My grandparents, like most, were amazing, loving, caring, thoughtful and always welcomed us with open arms.  About 10 years ago my grandma developed dementia, she knew it and would write notes on all sorts of things, where something came from, who she received it from, who she wanted to have it, those type of notes.  My grandpa cared for her in home for as long as he could until it got too hard.  Her dementia grew into full Alzheimer's and her quality of life deteriorated.  My grandpa put her in a nursing home less than a mile from their house.  He visited her every day at 1pm and took communion with her on Sundays. He rarely missed a visit with her.  It was hard.

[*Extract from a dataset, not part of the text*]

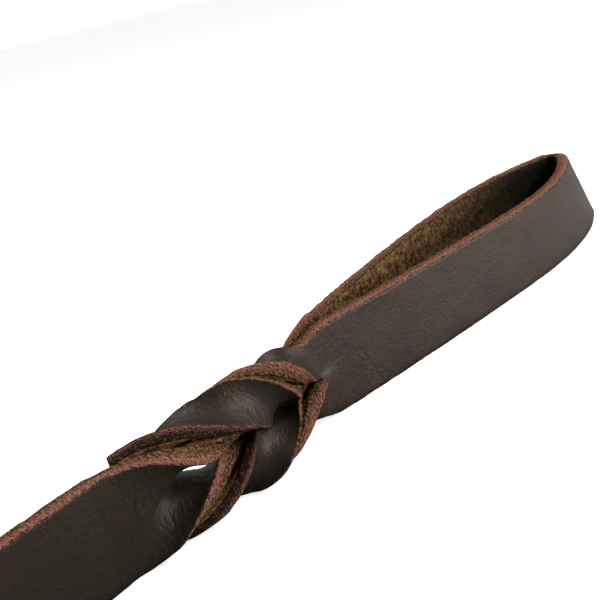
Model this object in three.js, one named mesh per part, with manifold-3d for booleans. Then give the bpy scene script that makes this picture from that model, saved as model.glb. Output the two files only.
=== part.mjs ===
// A leather training leash, standing on the long edge of its strap.
//
// One thick strap is doubled back at each end. At each doubled place both layers are slit
// lengthwise and the loop is pulled through the slit once, so that the two legs beside the slit
// each make a full turn. The big loop is the handle, and the small one carries a swivel bolt snap.
//
// Millimetres, +Z up. The origin is the throat of the handle, on the floor: the handle loop
// lies towards +X, and the strap runs away from it towards -X, turns back and ends at the snap.
import * as THREE from 'three';
import { mergeVertices } from 'three/addons/utils/BufferGeometryUtils.js';
import Module from 'manifold-3d';

const manifoldLibrary = await Module();
manifoldLibrary.setup();

// Strap
const STRAP_WIDTH = 25;
const LAYER = 4;
const GAP = 0.3;
const HALF_GAP = GAP / 2;
const MID_HEIGHT = STRAP_WIDTH / 2;

// Braid: a slit through both layers, and the doubled tail beyond it
const SLIT_LENGTH = 48;
const TAIL_END = 75;
const LEG_HEIGHT = 11.8;
const LEG_AXIS = STRAP_WIDTH / 4;
const LEG_CHAMFER = 2.4;
const LEG_LAYER_GAP = 0.7;
const BRAID_STEPS = 30;

// Handle loop: its outer face in plan, from the near side of the throat round to the far side
const HANDLE_OUTLINE = [
  [0, -4], [59, -3.8], [105.7, -1.2], [128, 4.5], [139.9, 10], [150.5, 17], [154.3, 22.1],
  [152.5, 26.5], [147, 28.6], [132, 30.5], [116.5, 30.9], [92, 28], [67.9, 23], [32, 13.5], [0, 4],
];
const HANDLE_STEPS = 60;
const HANDLE_OPENING_START = 6;
const HANDLE_LEAN = 0.088;

// Run of the strap from the handle's throat to the snap's: [length, turn in degrees]
const RUN_HEADING = 188.8;
const RUN = [[80, 0], [270, -8], [200, 165], [350, 14.2], [70, 0]];
const RUN_STEP = 10;
const FLEX_PLACES = [200, 450, 680];
const FLEX_GAP = 0.6;

// Snap: places along its axis, from the throat of the strap's small loop
const SMALL_LOOP_CENTRE = 13;
const SMALL_LOOP_RADIUS = 8;
const SMALL_LOOP_WIDTH = 16;
const TAPER_END = 7;
const EYE_BAR = 14.5;
const EYE_LENGTH = 14;
const EYE_HALF_HEIGHT = 10.5;
const EYE_WIRE = 1.75;
const EYE_CORNER = 4;
const SHANK_RADIUS = 2.5;
const BASE_START = 32;
const BASE_END = 39;
const WASHER_THICK = 0.8;
const WASHER_RADIUS = 4.1;
const RIVET_RADIUS = 3.4;
const RIVET_THICK = 1.4;
const BASE_STEP = 0.6;
const SIDE_OFFSET = 9.5;
const BARREL_RADIUS = 5;
const BORE_RADIUS = 3.3;
const BARREL_END = 60;
const PLUG_LENGTH = 3;
const BOLT_RADIUS = 3;
const BOLT_START = 51;
const BOLT_END = 66.4;
const BOLT_TRAVEL = 9;
const STUD_PLACE = 54.5;
const STUD_RADIUS = 1.4;
const STUD_DEPTH = 1.8;
const KNOB_LIFT = 1.2;
const KNOB_HEIGHT = 3;
const KNOB_RADIUS = 3.4;
const HOOK_TIP = 67;
const HOOK_ARM_RADIUS = 3.2;
const SPRING_RADIUS = 2.3;
const SPRING_WIRE = 0.45;
const SPRING_TURNS = 6;

const grain = { color: 0x3a332c, roughness: 0.45, metalness: 0 };
const suede = { color: 0x4a3828, roughness: 0.85, metalness: 0 };
const nickel = { color: 0xc9c5bc, roughness: 0.25, metalness: 1 };
const steel = { color: 0x9a9a98, roughness: 0.35, metalness: 1 };

function named(name, geometry, finish) {
  const mesh = new THREE.Mesh(geometry, new THREE.MeshStandardMaterial(finish));
  mesh.name = name;
  return mesh;
}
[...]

My grandma was such a loving, vivacious women so to see her lose herself was heartbreaking.  My grandpa was fairly healthy.  He had had prostrate cancer, but got it checked like clockwork and besides the pitfalls of being almost 90, lived a good life.  Him and my grandma had been very active in their late age: traveling, boating, even water skiing, kept them young!  Sadly 2 1/2 years ago my grandpas prostate cancer came back with a vengeance, quickly spread to his bones and organs without little warning.  We were told there was nothing more they could do and he wanted to go home, the home he had lived in for 60 years.  We brought my grandma over from the nursing home, she could no longer speak, only mumbled and babbled and some days didn't even acknowledge you were there.  Bringing her there as tough as it was, you could tell she knew she was home.  She was alert and awake and we sat her wheelchair next to my grandpas hospice bed.  He too was in and out, barely knowing anyone was around....but I know he knew she was there.  That evening after returning my grandma to the nursing home we received a call in the middle of the night, assuming it was my mom telling me grandpa passed, she broke the news....my grandma had in fact passed away in her sleep.  My grandpa passed away less than 12 hours later.  

I struggled with the fact of my grandpa dying before my grandma, I felt like they would both be alone.  I now believe with 100% certainty that they both also knew this and they were in it together, just like they had always been.  They knew exactly what was happening and new it was their love story.  They were married for 67 years. The love and commitment they portrayed will always be remembered.  

-Jena

Comments

  • Posted On February 27, 2017 by mary

    I’m so sorry you’ve suffered the loss of both of your beloved grandparents. They both slipped away, one right after the other, out the door to whatever’s beyond. It sounds like that’s the way they’d have wanted it to happen – and maybe it was by design, not happenstance. (Actually, I’m pretty sure it was.) Thank you for your poignant, wonderful story.